Québec Solidaire was formed in
2006 from a fusion of Option Citoyenne and the Union des forces
progressistes (a federated party including the Communist Party). It has
come under increasing pressure to adopt a more nationalist position
since Amir Khadir's breakthrough victory as the QS candidate in the
Montreal riding of Mercier in the November 2008 provincial election.
"The door is
now open for
compromises with nationalist bourgeois forces - like the Parti
Québécois (PQ)," Fontaine said. Part of the discussion
proposed a
united front with groups like the Société
Saint-Jean-Baptiste, trade
unions, students, environmentalists, feminists, and "sovereigntist
parties" for national independence.
"Jacques
Parizeau discusses the
absolute necessity to renew the discourse on sovereignty. In
Québec
Solidaire, we totally agree. Over the years, the rhetoric of
independence has been rendered meaningless by some separatists who
wanted to make Quebec a country without a [social justice] project,"

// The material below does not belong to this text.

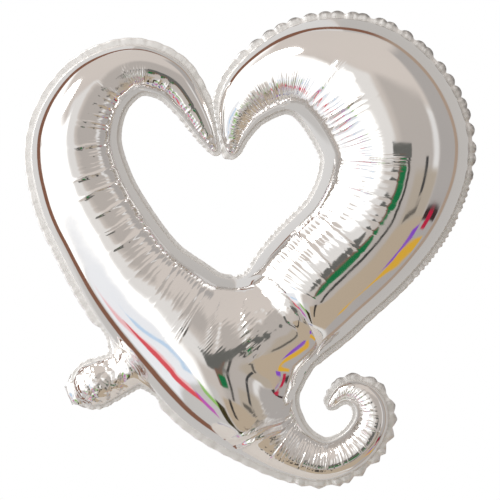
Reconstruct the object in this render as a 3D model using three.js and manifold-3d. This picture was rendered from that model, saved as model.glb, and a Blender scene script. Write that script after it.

president and spokesperson for Québec Solidaire, Francoise
David, said
in a statement to the media.
This
position, however, will
likely lose support among progressives who do not consider separation
the primary question today. The proposal was opposed by various
speakers from the floor. Arthur Sandborn, former leader of the
Confederation of National Trade Unions (Montreal Council) announced his
resignation after the final resolution passed.
"In fact,
the claim that
Canadian federalism can not be reformed presumes that the bourgeoisie
will forever be in power and the actual political conditions will never
change," Fontaine said. "Change is only possible because in
Québec
there exists a bourgeois movement for sovereignty. The question of
fundamental social transformation isn't asked."
"Those
responsible for national
oppression are the ruling class in Canada, and the capitalist system,"
Fontaine said. "Communists defend, within the working class, the right
of self-determination, including separation, to promote the unity of
the working people and their allies against their common enemy."
Fontaine
highlighted the
Communist Party's long-standing proposal that these rights be enshrined
in a new, democratic and equal constitution for all nations in Canada.
"This is necessarily linked to the fight for socialism."
Québec's grievances and
discontents are again under discussion following October's Supreme
Court ruling striking down Bill 104, on the contentious issue of the
choice of school where parents, especially immigrant parents, send
their children.
Given the
benefits of speaking
English in Quebec, including a higher salary and higher quality of
life, immigrant communities have long opted to send their children to
English-speaking schools, integrating into the English-Canadian
minority rather the French majority. In response to this pressure on
the French language, the PQ brought in legislation restricting access
to English-language schools.
Quebec's
Charter of the French
Language says that children should receive, without exception,
instruction in French. Article 23 of the Canadian Charter of Rights and
Freedoms, however, stipulates that citizens of Canada "who have
received their primary school instruction in Canada in English or
French ... have the right to have their children receive primary and
secondary school instruction in that language in that province."
"The problem
is that you have
formal equality in an unequal situation between the two languages,"
Fontaine said. "If it were up to the Canadian Constitution, French
would be condemned to steadily disappear."
Before Bill
104 was passed, many
parents sent their children to private English schools (unsubsidized by
the Ministry of Education) for a short time to claim the constitutional
right to education in English. Sisters, brothers and possible
descendants of a student who won the right to an education in English
could, in turn, legally attend an English school in Quebec.
This
loophole raised a public
outcry, since it allowed immigrants to circumvent the law. Bill 104
closed the loophole, the Supreme Court decision has opened it again.
The response from Québecers has been great concern. Several
hundred
nationalists and trade unionists organized a rally against the decision
a few days after it took place.
"The
Québec nation should have
the right to defend the French language," Fontaine said. "This is
another example of the failure of the Canadian constitution to
recognize Québec's right to self-determination."